→ Given problem: Only the lines from the line with "zip(*points))), Vector(map(max, zip(*points)))" through the line with "for node in" should be copied, exactly as they appear, with both ends kept.

→ Dataset section:

★ ★ ★

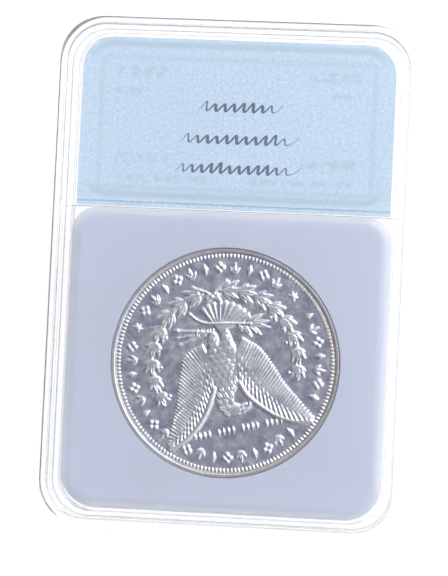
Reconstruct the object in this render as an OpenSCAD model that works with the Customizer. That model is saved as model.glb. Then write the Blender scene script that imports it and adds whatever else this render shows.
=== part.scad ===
// Sealed display slab for one large silver coin, with a two-card label above the coin.
// It lies on its front face: the back face is up (+Z), the label end is at +Y.
// The origin is the bottom centre of the whole slab. All sizes are in millimetres.

/* [Slab] */
// Overall width of the slab, left to right
slab_w = 60; // [60:0.5:64]
// Overall length of the slab, coin end to label end
slab_l = 85; // [85:0.5:90]
// Overall thickness over both stacking rims
slab_t = 8; // [8:0.1:9]
// Radius of the slab's outer corners
slab_corner_r = 8; // [7:0.5:10]

/* [Shells] */
// Thickness of each clear window
window_t = 1.3; // [1:0.1:1.4]
// Height of each stacking rim above its window
rim_h = 0.9; // [0.6:0.1:1]
// Width of the band outside the front rim, which the next slab's back rim covers
rim_band = 1.8; // [1.6:0.1:1.8]
// Width of the front stacking rim
front_rim_w = 1.35; // [1:0.05:1.4]
// Height of the welded joint line above the lowest point
seam_z = 4.6; // [4.5:0.1:4.8]
// Play between parts that nest in each other
nest_gap = 0.15; // [0.05:0.05:0.2]

/* [Coin pocket] */
// Width of the milky insert that holds the coin
insert_w = 53; // [52:0.1:53]
// Length of the insert
insert_l = 49.5; // [48:0.1:49.5]
// Corner radius of the insert beside the label
insert_top_r = 4; // [3:0.5:5]
// Corner radius of the insert at the coin end
insert_end_r = 6; // [5.5:0.5:7]
// How far the bevelled edge of the insert slopes inwards
insert_bevel = 1.4; // [0.5:0.1:1.6]
// How far the retaining lips of the seat reach over the coin's rim
lip_reach = 0.15; // [0.1:0.05:0.3]

/* [Coin] */
// Diameter of the coin
coin_d = 38.1; // [36:0.1:38.1]
// Thickness of the coin at its rim
coin_t = 2.4; // [2:0.1:2.6]
// Width of the coin's raised rim
coin_rim_w = 0.9; // [0.6:0.1:1.5]
// Depth of the coin's flat field below its rim
coin_field_depth = 0.25; // [0.15:0.05:0.4]
// Radial play of the coin in its seat
coin_play = 0.1; // [0.05:0.01:0.1]

/* [Label] */
// Width of the back label card
back_label_w = 51.9; // [50:0.1:52]
// Width of the front label card
front_label_w = 52; // [50:0.1:52.2]
// Length of each card, along the slab
label_l = 27.3; // [26:0.1:27.3]
// How far the front card shows below the back card
label_step = 0.8; // [0.4:0.1:0.8]
// Radius of the two upper corners of each card
label_corner_r = 5; // [4:0.5:6]
// Thickness of each card
card_t = 0.3; // [0.2:0.05:0.35]

/* [Hidden] */
$fn = 96;
eps = 0.01;

// Levels, from the front rim up to the back rim.
front_face_z = rim_h;
floor_z = front_face_z + window_t;
roof_z = slab_t - rim_h - window_t;
back_face_z = slab_t - rim_h;
mid_z = (floor_z + roof_z) / 2;

// The cavity: a wide pocket for the insert, and a shallow slot for the cards.
side_wall = 3.4;
end_wall = 2.9;
cavity_w = slab_w - 2 * side_wall;
cavity_l = slab_l - 2 * end_wall;
cavity_r = 5.7;
end_margin = 3.5;
insert_y = -slab_l / 2 + end_margin + insert_l / 2;
divide_y = insert_y + insert_l / 2 + nest_gap;
slot_t = 0.8;
slot_floor_z = mid_z - slot_t / 2;
slot_roof_z = mid_z + slot_t / 2;

// The nested walls and the weld.
outer_wall = 1.7;
tongue_w = 0.5;
tongue_h = 0.35;
tongue_inset = 0.6;
weld_play = 0.05;

// The seat in the insert.
insert_play = 0.05;
insert_h = roof_z - floor_z - insert_play;
insert_bevel_h = 0.9;
axial_play = 0.05;
seat_r = coin_d / 2 + coin_play;
seat_h = coin_t + 2 * axial_play;
lip_r = coin_d / 2 - lip_reach;
seat_z = floor_z + (insert_h - seat_h) / 2;
coin_z = seat_z + axial_play;
coin_bevel = 0.25;
coin_rim_slope = 0.3;

// The cards lie on each other in the slot.
label_end_y = slab_l / 2 - end_margin;
back_label_y = label_end_y - label_l / 2;
front_label_y = back_label_y - label_step;

clear_tint = [0.88, 0.93, 0.97, 0.35];
milky_tint = [0.77, 0.80, 0.88];
silver_tint = [0.72, 0.72, 0.74];
card_tint = [0.78, 0.87, 0.95];
back_card_tint = [0.74, 0.84, 0.94];

// Flat rectangle with one corner radius at +Y and another at -Y.
module rounded(w, l, upper_r, lower_r) {
    square([w, l - 2 * max(upper_r, lower_r)], center = true);
    for (side = [-1, 1]) {
        translate([side * (w / 2 - upper_r), l / 2 - upper_r]) circle(upper_r);
        translate([side * (w / 2 - lower_r), lower_r - l / 2]) circle(lower_r);
    }
    half(w, l, upper_r);
    mirror([0, 1]) half(w, l, lower_r);
}

// The straight-edged filling of one half, above the middle, for corners of radius r.
module half(w, l, r) {
    translate([r - w / 2, 0]) square([w - 2 * r, l / 2]);
    translate([-w / 2, 0]) square([w, l / 2 - r]);
}

// The slab's outline moved inwards by inset.
module outline(inset) {
    r = slab_corner_r - inset;
    rounded(slab_w - 2 * inset, slab_l - 2 * inset, r, r);
}

// The outline of the space inside the inner wall.
module cavity_outline() {
    rounded(cavity_w, cavity_l, cavity_r, cavity_r);
}

// Everything on the label side of the line between label and insert.
module label_side(margin) {
    translate([-slab_w, divide_y - margin]) square([2 * slab_w, slab_l]);
}

// A layer of a flat shape from one level to another.
module layer(from_z, to_z) {
    translate([0, 0, from_z]) linear_extrude(to_z - from_z) children();
}

// A closed band that follows the slab's outline.
module band(from_z, to_z, outer_inset, inner_inset) {
    layer(from_z, to_z) difference() {
        outline(outer_inset);
        outline(inner_inset);
    }
}

// Clear half that faces down: window, outer wall, front stacking rim and label bed.
module front_shell() {
    rim_inset = rim_band + nest_gap;
    color(clear_tint) difference() {
        union() {
            layer(front_face_z, floor_z) outline(0);
            band(floor_z, seam_z, 0, outer_wall);
            band(0, front_face_z, rim_inset, rim_inset + front_rim_w);
            layer(floor_z, slot_floor_z) intersection() {
                outline(outer_wall);
                label_side(0);
            }
        }
        band(
            seam_z - tongue_h - weld_play,
            seam_z + eps,
            tongue_inset - weld_play,
            tongue_inset + tongue_w + weld_play
        );
    }
}

// Clear half that faces up: window, inner wall, weld tongue and back stacking rim.
module back_shell() {
    color(clear_tint) difference() {
        union() {
            layer(seam_z, back_face_z) outline(0);
            band(back_face_z, slab_t, 0, rim_band);
            band(seam_z - tongue_h, seam_z, tongue_inset, tongue_inset + tongue_w);
            layer(floor_z, seam_z) outline(outer_wall + nest_gap);
        }
        layer(floor_z - eps, roof_z) difference() {
            cavity_outline();
            label_side(0);
        }
        layer(floor_z - eps, slot_floor_z) label_side(nest_gap);
        layer(slot_floor_z - eps, slot_roof_z) intersection() {
            cavity_outline();
            label_side(eps);
        }
    }
}

// Bevelled side profile of the insert, for a piece of the given width.
function bevelled(w) = [
    [-w / 2 + insert_bevel, 0],
    [w / 2 - insert_bevel, 0],
    [w / 2, insert_bevel_h],
    [w / 2, insert_h - insert_bevel_h],
    [w / 2 - insert_bevel, insert_h],
    [-w / 2 + insert_bevel, insert_h],
    [-w / 2, insert_h - insert_bevel_h],
    [-w / 2, insert_bevel_h]
];

// A straight bar of the insert's profile along Y, between two Y positions.
module bar_along_y(w, from_y, to_y) {
    translate([0, to_y, 0]) rotate([90, 0, 0]) linear_extrude(to_y - from_y) polygon(bevelled(w));
}

// A straight bar of the insert's profile along X, as wide as the insert is long.
module bar_along_x(w) {
    rotate([90, 0, 90]) linear_extrude(w, center = true) polygon(bevelled(insert_l));
}

// A round corner post of the insert.
module corner_post(r) {
    rotate_extrude() intersection() {
        polygon(bevelled(2 * r));
        square([r, insert_h]);
    }
}

// Milky plate that fills the cavity beside the label, with the coin's round seat.
module coin_insert() {
    color(milky_tint) translate([0, insert_y, floor_z]) difference() {
        union() {
            bar_along_x(insert_w - 2 * insert_end_r);
            intersection() {
                bar_along_x(insert_w - 2 * insert_top_r);
                translate([-insert_w, 0, -eps]) cube([2 * insert_w, insert_l, insert_h + 2 * eps]);
            }
            bar_along_y(insert_w, insert_end_r - insert_l / 2, insert_l / 2 - insert_top_r);
            for (side = [-1, 1]) {
                translate([side * (insert_w / 2 - insert_top_r), insert_l / 2 - insert_top_r, 0])
                    corner_post(insert_top_r);
                translate([side * (insert_w / 2 - insert_end_r), insert_end_r - insert_l / 2, 0])
                    corner_post(insert_end_r);
            }
        }
        translate([0, 0, -eps]) cylinder(r = lip_r, h = insert_h + 2 * eps, $fn = 180);
        translate([0, 0, seat_z - floor_z]) cylinder(r = seat_r, h = seat_h, $fn = 180);
    }
}

// Coin with a raised rim on both faces. It is free to turn in its seat.
module coin() {
    r = coin_d / 2;
    field_r = r - coin_rim_w;
    color(silver_tint) translate([0, insert_y, coin_z]) rotate_extrude($fn = 180) polygon([
        [0, coin_field_depth],
        [field_r - coin_rim_slope, coin_field_depth],
        [field_r, 0],
        [r - coin_bevel, 0],
        [r, coin_bevel],
        [r, coin_t - coin_bevel],
        [r - coin_bevel, coin_t],
        [field_r, coin_t],
        [field_r - coin_rim_slope, coin_t - coin_field_depth],
        [0, coin_t - coin_field_depth]
    ]);
}

// A card with two rounded upper corners and two square lower corners.
module card(w, centre_y, from_z) {
    translate([0, centre_y, 0]) layer(from_z, from_z + card_t) {
        half(w, label_l, label_corner_r);
        for (side = [-1, 1]) {
            translate([side * (w / 2 - label_corner_r), label_l / 2 - label_corner_r])
                circle(label_corner_r);
        }
        translate([-w / 2, -label_l / 2]) square([w, label_l / 2]);
    }
}

// Card that reads from the front face. It lies on the label bed.
module front_label() {
    color(card_tint) card(front_label_w, front_label_y, slot_floor_z);
}

// Card that reads from the back face. It lies on the front card.
module back_label() {
    color(back_card_tint) card(back_label_w, back_label_y, slot_floor_z + card_t);
}

front_shell();
back_shell();
coin_insert();
coin();
front_label();
back_label();
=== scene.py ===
"""A sealed clear slab that shows a large silver coin below a light blue label card.

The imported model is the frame. Each operator makes one piece or group of like pieces
around it, and the panel in the 3D view's sidebar lists the operators in order.
"""

import math

import bmesh
import bpy
import numpy as np
from bpy.props import FloatProperty, FloatVectorProperty, IntProperty, PointerProperty
from bpy.types import Operator, Panel, PropertyGroup
from mathutils import Matrix, Vector


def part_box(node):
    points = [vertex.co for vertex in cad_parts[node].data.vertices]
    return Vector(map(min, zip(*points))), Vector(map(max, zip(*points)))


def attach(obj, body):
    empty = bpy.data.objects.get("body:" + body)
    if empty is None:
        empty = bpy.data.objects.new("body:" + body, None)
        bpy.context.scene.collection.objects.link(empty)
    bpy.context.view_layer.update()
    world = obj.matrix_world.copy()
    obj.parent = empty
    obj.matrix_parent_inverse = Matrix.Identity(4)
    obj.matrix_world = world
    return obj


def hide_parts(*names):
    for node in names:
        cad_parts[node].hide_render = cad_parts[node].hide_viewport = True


bl_info = {
    "name": "Coin Slab",
    "version": (1, 0, 0),
    "blender": (4, 5, 0),
    "location": "3D View > Sidebar > Coin Slab",
    "description": "Builds a sealed coin slab around its packed frame",
    "category": "Object",
}

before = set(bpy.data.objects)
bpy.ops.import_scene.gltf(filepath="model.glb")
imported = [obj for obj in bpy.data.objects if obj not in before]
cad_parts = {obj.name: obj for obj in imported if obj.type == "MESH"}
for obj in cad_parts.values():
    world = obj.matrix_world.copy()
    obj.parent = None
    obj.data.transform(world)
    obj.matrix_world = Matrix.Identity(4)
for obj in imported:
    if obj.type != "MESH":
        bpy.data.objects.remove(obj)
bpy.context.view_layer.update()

MM = 0.001
TAU = 2 * math.pi
SLAB = "slab"
COIN = "coin"

# Walls, rims and weld of the two halves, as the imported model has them. The tongue is a
# little shorter, so that it stays clear of the groove's floor.
RIM_H = 0.9 * MM
RIM_BAND = 1.8 * MM
FRONT_RIM_W = 1.35 * MM
NEST_GAP = 0.15 * MM
OUTER_WALL = 1.7 * MM
SIDE_WALL = 3.4 * MM
END_WALL = 2.9 * MM
TONGUE_IN = 0.6 * MM
TONGUE_W = 0.5 * MM
TONGUE_H = 0.33 * MM
GROOVE_H = 0.4 * MM
PLAY = 0.05 * MM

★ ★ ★

→ Output for this exercise:
    return Vector(map(min, zip(*points))), Vector(map(max, zip(*points)))


def attach(obj, body):
    empty = bpy.data.objects.get("body:" + body)
    if empty is None:
        empty = bpy.data.objects.new("body:" + body, None)
        bpy.context.scene.collection.objects.link(empty)
    bpy.context.view_layer.update()
    world = obj.matrix_world.copy()
    obj.parent = empty
    obj.matrix_parent_inverse = Matrix.Identity(4)
    obj.matrix_world = world
    return obj


def hide_parts(*names):
    for node in names:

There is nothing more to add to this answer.